__WORK TO DO__. Copy down all of the data underneath, exactly as shown.

— Start of COLLECTED MATERIAL —

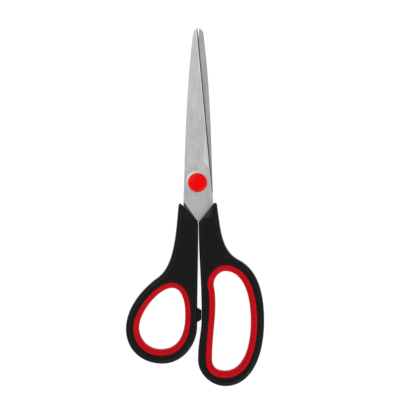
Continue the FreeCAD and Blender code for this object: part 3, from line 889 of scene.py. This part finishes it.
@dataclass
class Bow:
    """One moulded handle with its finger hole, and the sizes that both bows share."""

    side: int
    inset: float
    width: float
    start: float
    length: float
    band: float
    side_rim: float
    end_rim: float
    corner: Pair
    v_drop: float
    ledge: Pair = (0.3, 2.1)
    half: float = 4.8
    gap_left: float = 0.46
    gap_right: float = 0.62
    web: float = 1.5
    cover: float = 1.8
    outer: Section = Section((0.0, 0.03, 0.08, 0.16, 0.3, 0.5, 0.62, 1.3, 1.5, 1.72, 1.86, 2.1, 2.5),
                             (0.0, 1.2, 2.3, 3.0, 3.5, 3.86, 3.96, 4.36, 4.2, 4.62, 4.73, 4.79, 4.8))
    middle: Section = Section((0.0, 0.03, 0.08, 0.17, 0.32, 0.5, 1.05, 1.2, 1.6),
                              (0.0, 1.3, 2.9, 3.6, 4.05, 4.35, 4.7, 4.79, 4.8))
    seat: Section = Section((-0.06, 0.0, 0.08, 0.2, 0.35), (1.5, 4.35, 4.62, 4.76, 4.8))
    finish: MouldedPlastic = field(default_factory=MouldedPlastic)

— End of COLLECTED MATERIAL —

__THE OUTPUT__.
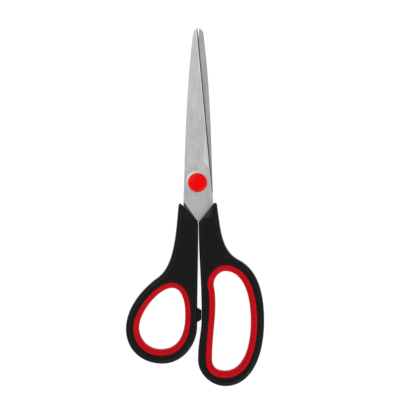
Continue the FreeCAD and Blender code for this object: part 3, from line 889 of scene.py. This part finishes it.
@dataclass
class Bow:
    """One moulded handle with its finger hole, and the sizes that both bows share."""

    side: int
    inset: float
    width: float
    start: float
    length: float
    band: float
    side_rim: float
    end_rim: float
    corner: Pair
    v_drop: float
    ledge: Pair = (0.3, 2.1)
    half: float = 4.8
    gap_left: float = 0.46
    gap_right: float = 0.62
    web: float = 1.5
    cover: float = 1.8
    outer: Section = Section((0.0, 0.03, 0.08, 0.16, 0.3, 0.5, 0.62, 1.3, 1.5, 1.72, 1.86, 2.1, 2.5),
                             (0.0, 1.2, 2.3, 3.0, 3.5, 3.86, 3.96, 4.36, 4.2, 4.62, 4.73, 4.79, 4.8))
    middle: Section = Section((0.0, 0.03, 0.08, 0.17, 0.32, 0.5, 1.05, 1.2, 1.6),
                              (0.0, 1.3, 2.9, 3.6, 4.05, 4.35, 4.7, 4.79, 4.8))
    seat: Section = Section((-0.06, 0.0, 0.08, 0.2, 0.35), (1.5, 4.35, 4.62, 4.76, 4.8))
    finish: MouldedPlastic = field(default_factory=MouldedPlastic)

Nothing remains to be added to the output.